Sectors Affected by the Tariffs
The tariffs imposed during the U.S.-China trade war impacted various sectors:
- Technology: U.S. tariffs targeted Chinese electronics and machinery, aiming to curb China’s technological advancements.
- Agriculture: China’s retaliatory tariffs hit American agricultural products like soybeans and pork, affecting U.S. farmers.
- Manufacturing: Industries reliant on imported components faced increased production costs due to higher tariffs on raw materials.
- Consumer Goods: Products such as clothing, footwear, and electronics saw price increases, impacting consumers directly.
Rationale Behind Imposing Tariffs
The U.S. administration’s rationale for imposing tariffs included:
- Protecting Domestic Industries: Shielding American manufacturers from what was perceived as unfair competition.
- Reducing Trade Deficit: Addressing the substantial trade imbalance between the U.S. and China.
- Safeguarding Intellectual Property: Combating alleged theft and forced transfer of U.S. technologies.
- Negotiating Leverage: Using tariffs as a bargaining tool to secure more favorable trade terms.
Impact on Global Economies
The trade war’s ripple effects were felt worldwide:
- Global Trade Disruption: Supply chains were disrupted, leading to inefficiencies and increased costs.
- Market Volatility: Financial markets experienced fluctuations due to uncertainty surrounding trade policies.
- Economic Slowdown: Export-dependent economies faced reduced demand, impacting global economic growth.
- Trade Diversion: Countries not directly involved sought to fill gaps, altering traditional trade routes and relationships.
Effects on Citizens and Consumers
For the average consumer, the trade war translated to:
- Higher Prices: Increased costs of imported goods led to higher retail prices.
- Limited Product Availability: Some products became scarce or discontinued due to cost constraints.
- Job Market Fluctuations: Industries affected by tariffs experienced layoffs or reduced hiring.
Sectors Benefiting and Suffering
While some sectors faced challenges, others found opportunities:
- Benefited:
- Domestic Manufacturing: Reduced competition from imports led to increased demand for locally made products.
- Alternative Exporters: Countries like Vietnam and Mexico saw increased exports as companies sought to bypass tariffs.
- Suffered:
- Agriculture: Farmers faced reduced exports due to retaliatory tariffs.
- Retail: Higher procurement costs led to squeezed profit margins and increased prices for consumers.
Guidance for Investors
Investors navigating the uncertainties of a trade war should consider:
- Diversification: Spreading investments across various sectors and geographies to mitigate risks.
- Staying Informed: Keeping abreast of policy changes and economic indicators to make informed decisions.
- Long-Term Perspective: Focusing on long-term fundamentals rather than short-term market reactions.

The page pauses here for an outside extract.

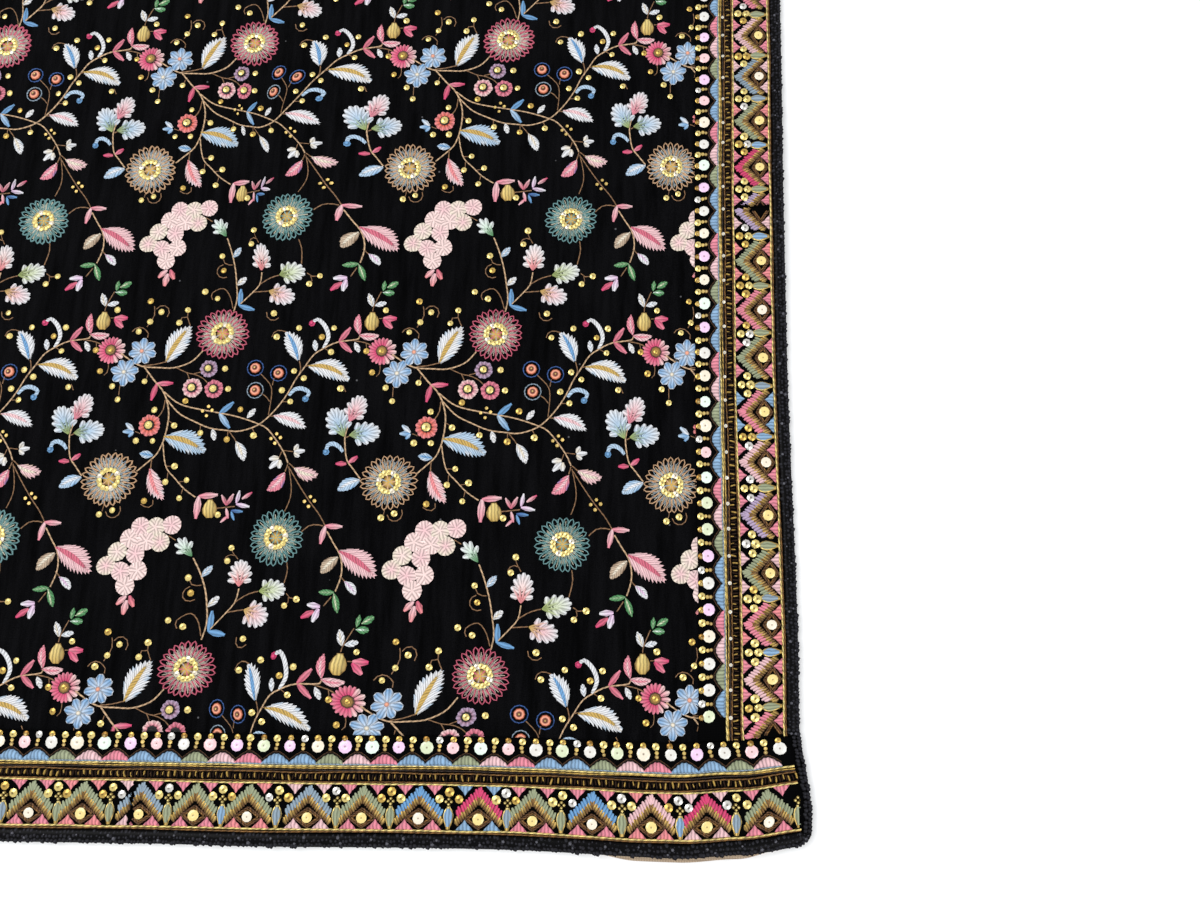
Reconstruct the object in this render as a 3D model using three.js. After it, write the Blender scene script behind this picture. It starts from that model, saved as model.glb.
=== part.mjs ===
// Embroidered velvet shawl, laid out flat with its face up.
// X runs across the shawl, Y along it, and Z up from the surface that it lies on.
// The origin is the middle of the underside. All sizes are in millimetres.
import * as THREE from 'three';

// Driving dimensions
const shawlWidth = 710;
const shawlLength = 2030;
const velvetThickness = 1.6;
const seamGap = 0.3;
const panelCell = 44; // spacing of the panel's inner grid lines

// The bought border is a ribbon with a beaded black edging on its outer side.
// It is a little narrower along the sides, where it was eased in while sewing.
const hemBorder = { edging: 5.6, width: 46.5 };
const sideBorder = { edging: 5.3, width: 44 };
const ribbonBase = 0.9;
const edgingHeight = 2.2;

// Raised lines of the ribbon, as shares of its width from the outer edge and heights over its underside
const ribbonRelief = [
  { line: 'outer edge', share: 0, height: 0.9 },
  { line: 'outer cord', share: 0.03, height: 1.8 },
  { line: 'chevron ridge', share: null, height: 1.9 },
  { line: 'middle cord', share: 0.5, height: 1.7 },
  { line: 'inner cord', share: 0.68, height: 1.7 },
  { line: 'inner edge', share: 1, height: 0.7 },
];
const chevronShare = { valley: 0.14, apex: 0.4 };
const chevronPitch = 24.6;
const nearestStation = 3; // a panel line nearer than this to a chevron's turn is left out of the ribbon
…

- Seeking Safe Havens: Considering investments in assets traditionally seen as safe during economic turbulence, such as gold or government bonds.
Conclusion
The U.S.-China trade war underscored the complexities of global trade and the far-reaching consequences of protectionist policies. While intended to bolster domestic interests, such conflicts often lead to unintended economic disruptions. For consumers and investors alike, understanding the dynamics of tariffs and trade relations is crucial in navigating the challenges and opportunities that arise in an interconnected global economy.